Entries Tagged 'Practical information' ↓

Game marketing is three times more important than product quality

Triplets

This makes absolute complete and utter sense. People buy perceptions, not reality. And people are far more concerned about peer pressure than they are concerned about their own judgement.

There is a make of car that is distinctly average. In fact some of the smaller models are not very good at all. Yet it manages to sell extremely well despite selling at a premium price. Because people want to be seen behind the badge. They will pay thousands of dollars in premium to buy just a few dollars worth of chrome and enamel badge. And most people buy silver and grey ones, because that is what everyone else does. All due to the power of marketing. The brand is presented as sporty which is just the image every housewife wants when she does the school run. Customers just don’t realise when they are victims.

If you are a game developer and you tell your mum about the game you are working on then that is marketing. Marketing is any communication. So it is a fact that a game with zero marketing will have zero sales.

Over the years I  have never seen a game get the sales that it deserved just for its quality. Yet I have many times seen a game get far more sales than it deserves because of its marketing. And I have also seen many good games fail because of bad marketing.

Just look at the five games I was writing about yesterday. They are virtually identical yet they have massively different numbers of players. The difference is just the marketing. Marketing is more important than the game, this is a self evident truth.

Yet still there are very many game publishers who do not understand this. Many self and small publishers on the iPhone App Store, for instance. There you can see that marketed games sell well, non marketed games sell badly. It has precious little to do with the quality of the game. (Unless it is a total dog).

Now EEDAR has done research in the game marketplace from which they say “Marketing influences game revenue three times more than quality scores”. And actually the difference is even bigger than that, because the scores form part of the marketing!

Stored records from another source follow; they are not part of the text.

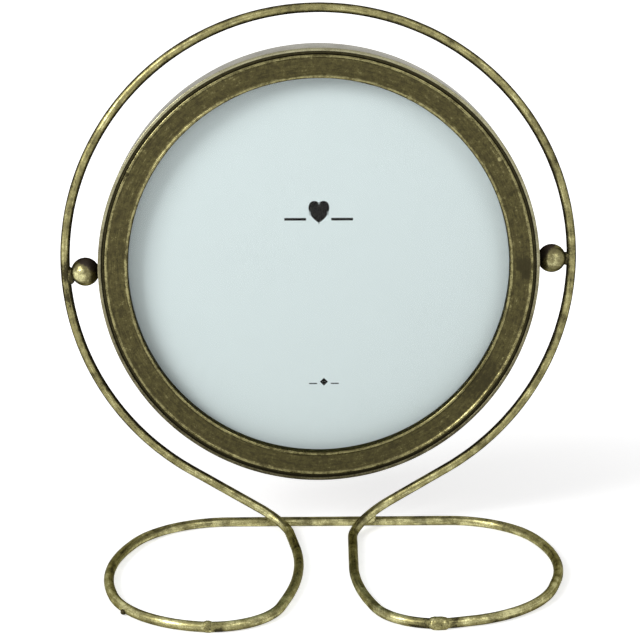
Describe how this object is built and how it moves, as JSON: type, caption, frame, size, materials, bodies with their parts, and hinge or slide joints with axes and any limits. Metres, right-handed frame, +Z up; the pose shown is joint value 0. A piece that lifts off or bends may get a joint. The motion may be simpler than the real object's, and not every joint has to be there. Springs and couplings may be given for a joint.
{
  "type": "round tilting photo frame on a wire stand",
  "caption": "Round metal photo frame with a deep case, tilting between two balls in a hoop of round wire that runs down into two flat base loops.",
  "frame": {"origin": "on the table, at the middle of the outline seen from above", "axes": "+X to the right seen from the front, +Y to the back, +Z up"},
  "size_m": [0.1732, 0.1031, 0.1805],
  "materials": {
    "wire_brass": "aged antique brass, satin, with streaky polish and dark patina",
    "ball_brass": "aged antique brass, semi-polished",
    "case_brass": "dark antique brass, brushed",
    "hardware_brass": "dull brass",
    "glass": "clear, polished",
    "card": "matt printed card",
    "filler": "grey-brown card",
    "board": "hardboard, smooth brown face"
  },
  "bodies": {
    "stand": {"hoop_wire": "wire_brass", "base_wire": "wire_brass", "butt_weld_left": "wire_brass", "butt_weld_right": "wire_brass", "tack_weld_left": "wire_brass", "tack_weld_right": "wire_brass", "ball_left": "ball_brass", "ball_right": "ball_brass", "ball_weld_left": "wire_brass", "ball_weld_right": "wire_brass", "pivot_screw_left": "hardware_brass", "pivot_screw_right": "hardware_brass", "spacer_washer_left": "hardware_brass", "spacer_washer_right": "hardware_brass", "friction_washer_left": "hardware_brass", "friction_washer_right": "hardware_brass"},
    "case": {"case_band": "case_brass", "front_bezel": "case_brass", "seat_ring": "case_brass", "glass_pane": "glass", "photo_card": "card", "filler_sheet": "filler", "backing_board": "board", "button_rivets": "hardware_brass"},
    "button_1": {"turn_button_1": "hardware_brass"},
    "button_2": {"turn_button_2": "hardware_brass"},
    "button_3": {"turn_button_3": "hardware_brass"},
    "button_4": {"turn_button_4": "hardware_brass"}
  },
  "joints": [
    {"name": "case_tilt", "type": "hinge", "parent": "stand", "child": "case", "pos_m": [0, 0.04405, 0.093], "axis": [0.9997, 0, 0.0255], "continuous": true},
    {"name": "turn_button_1_turn", "type": "hinge", "parent": "case", "child": "button_1", "pos_m": [-0.04907, 0.04805, 0.14208], "axis": [0, 1, 0], "range_deg": [-90, 90]},
    {"name": "turn_button_2_turn", "type": "hinge", "parent": "case", "child": "button_2", "pos_m": [0.04907, 0.04805, 0.14208], "axis": [0, 1, 0], "range_deg": [-90, 90]},
    {"name": "turn_button_3_turn", "type": "hinge", "parent": "case", "child": "button_3", "pos_m": [0.04907, 0.04805, 0.04393], "axis": [0, 1, 0], "range_deg": [-90, 90]},
    {"name": "turn_button_4_turn", "type": "hinge", "parent": "case", "child": "button_4", "pos_m": [-0.04907, 0.04805, 0.04393], "axis": [0, 1, 0], "range_deg": [-90, 90]}
  ]
}
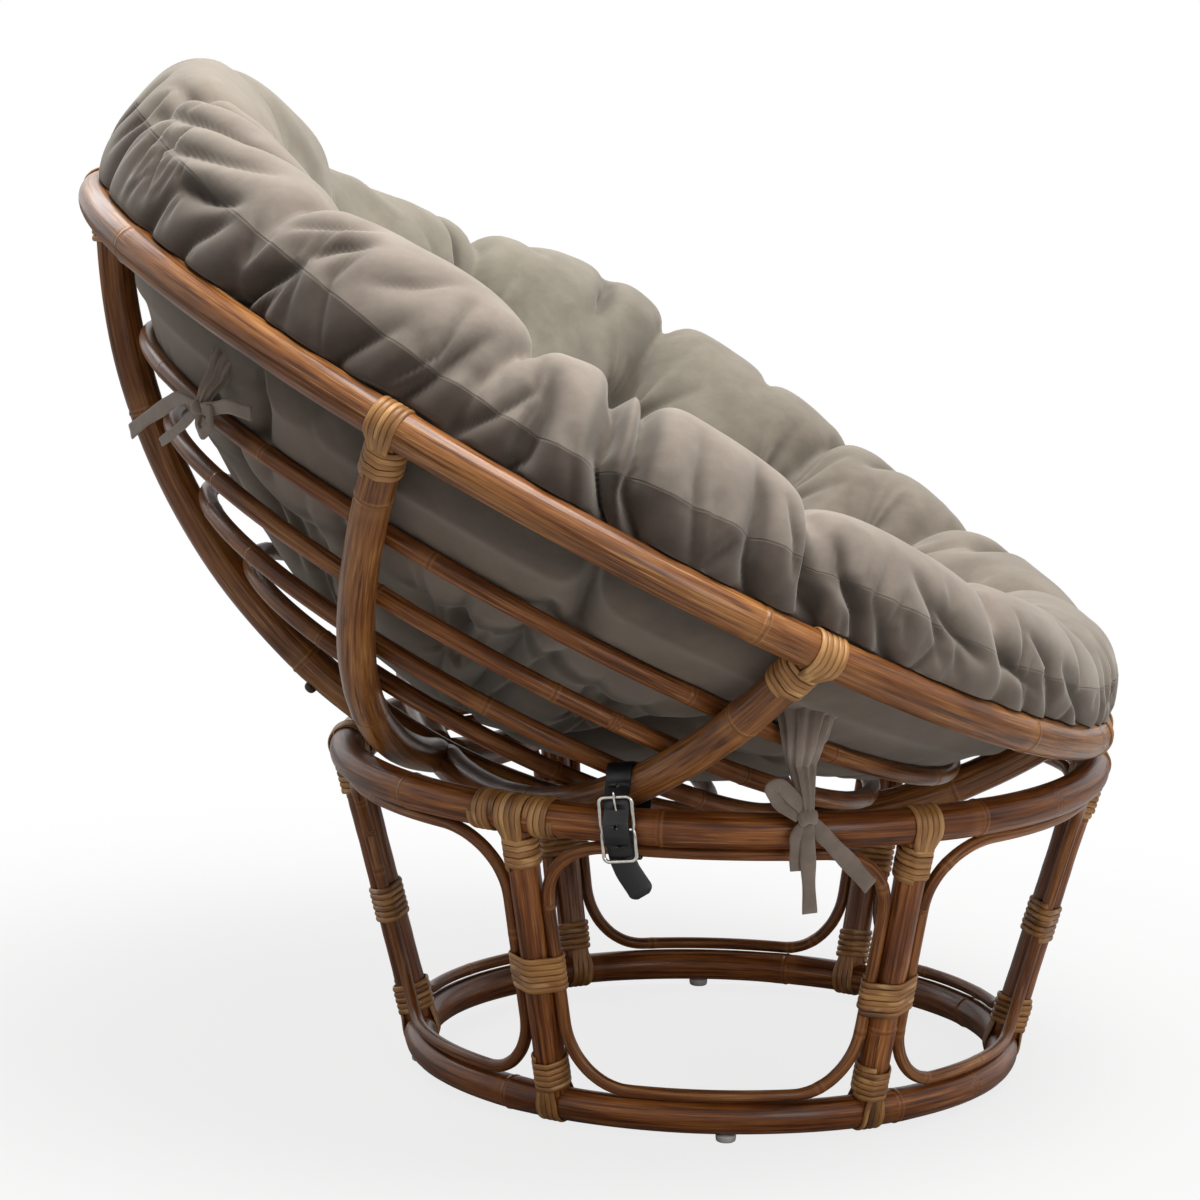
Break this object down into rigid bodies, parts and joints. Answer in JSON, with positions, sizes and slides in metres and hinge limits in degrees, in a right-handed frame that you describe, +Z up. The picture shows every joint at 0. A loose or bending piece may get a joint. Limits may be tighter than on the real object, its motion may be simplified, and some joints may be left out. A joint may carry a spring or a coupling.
{
  "type": "papasan chair",
  "caption": "Round lounge chair: a tilting bowl of bent rattan poles with a tufted velvet cushion, strapped onto a flared ring base with open windows.",
  "frame": {"origin": "on the floor under the middle of the whole chair's bounding box", "axes": "+Z up; the sitter faces -Y; the strap and the tied side are at -X"},
  "size_m": [1.0956, 0.9896, 0.9596],
  "materials": {
    "rattan": "stained and varnished pole rattan",
    "binding": "varnished half-round rattan strand",
    "velvet": "taupe velvet",
    "strap": "smooth black leather",
    "buckle": "polished nickel wire",
    "glide": "pale plastic",
    "bumper": "dark rubber"
  },
  "bodies": {
    "base": {"base_top_ring": "rattan", "base_bottom_ring": "rattan", "base_strut_0": "rattan", "base_strut_1": "rattan", "base_strut_2": "rattan", "base_strut_3": "rattan", "base_strut_4": "rattan", "base_strut_5": "rattan", "base_window_rod_0": "rattan", "base_window_rod_1": "rattan", "base_window_rod_2": "rattan", "base_window_rod_3": "rattan", "base_window_rod_4": "rattan", "base_window_rod_5": "rattan", "base_top_binding_0": "binding", "base_top_binding_1": "binding", "base_top_binding_2": "binding", "base_top_binding_3": "binding", "base_top_binding_4": "binding", "base_top_binding_5": "binding", "base_waist_binding_0": "binding", "base_waist_binding_1": "binding", "base_waist_binding_2": "binding", "base_waist_binding_3": "binding", "base_waist_binding_4": "binding", "base_waist_binding_5": "binding", "base_foot_binding_0": "binding", "base_foot_binding_1": "binding", "base_foot_binding_2": "binding", "base_foot_binding_3": "binding", "base_foot_binding_4": "binding", "base_foot_binding_5": "binding", "base_glide_0": "glide", "base_glide_1": "glide", "base_glide_2": "glide", "base_glide_3": "glide"},
    "strap": {"strap": "strap", "buckle_frame": "buckle"},
    "prong": {"buckle_prong": "buckle"},
    "bowl": {"bowl_rim": "rattan", "bowl_rim_band": "binding", "bowl_centre_pole": "rattan", "bowl_rib_front_left": "rattan", "bowl_rib_back_left": "rattan", "bowl_rib_front_right": "rattan", "bowl_rib_back_right": "rattan", "bowl_hoop_0": "rattan", "bowl_hoop_1": "rattan", "bowl_hoop_2": "rattan", "bowl_hoop_3": "rattan", "bowl_binding_front": "binding", "bowl_binding_front_left": "binding", "bowl_binding_back_left": "binding", "bowl_binding_back": "binding", "bowl_binding_back_right": "binding", "bowl_binding_front_right": "binding", "bowl_bumper": "bumper", "cushion": "velvet", "cushion_tie_front": "velvet", "cushion_tie_rear": "velvet"}
  },
  "joints": [
    {"name": "bowl_swivel", "type": "hinge", "parent": "base", "child": "strap", "pos_m": [0, -0.11655, 0.3022], "axis": [0, 0, 1], "range_deg": [0, 25], "deforming": ["strap", "cushion_tie_front", "cushion_tie_rear"]},
    {"name": "bowl_tilt", "type": "hinge", "parent": "strap", "child": "bowl", "pos_m": [0, -0.11655, 0.81526], "axis": [1, 0, 0], "range_deg": [-27, 0], "deforming": ["strap", "cushion_tie_front", "cushion_tie_rear", "bowl_bumper"]},
    {"name": "buckle_prong", "type": "hinge", "parent": "strap", "child": "prong", "pos_m": [-0.36691, -0.02914, 0.3022], "axis": [-0.23, -0.9655, 0.1219], "range_deg": [0, 35]}
  ]
}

So there you have it. If you want to sell more games and make more money then send me an email and I will come and sort it out for you!

Game development clusters

Rugby scrum

30 years ago commercial videogames for home computers arrived in Liverpool when I brought a pile of Apple 2 games to Microdigital that I had bought at Computer Components of Orange County in California.  A couple of years later, in Liverpool, Bug Byte software was set up, one of the very first British video game publishers. From this, also in Liverpool, there came Imagine, Software Projects, Psygnosis, Denton Design, Jester Interactive, Bizarre Creations, Rusty Nutz etc

Then in the mid 80s I worked at Codemasters, just outside Leamington Spa in the centre of England. From this there are now has a whole pile of gaming companies in the area. This is not something unique to the gaming industry. It happened with shoes in Northampton, with bicycles in Coventry and with pottery at Stoke on Trent.

There are now lots of game development clusters around the world, usually created in the fallout from just one pioneer. In the UK we have cluster in Dundee, Guildford, Brighton and several more. In China there is one in Shanghai of at least 20 companies as a result of Ubisoft being there. In America there are lots of clusters, Austin, Texas has very many game companies as do Los Angeles, Seattle and Boston. In Canada Toronto and Montreal have grown quickly as the locations for many companies. And Seoul, Korea has around 60 companies.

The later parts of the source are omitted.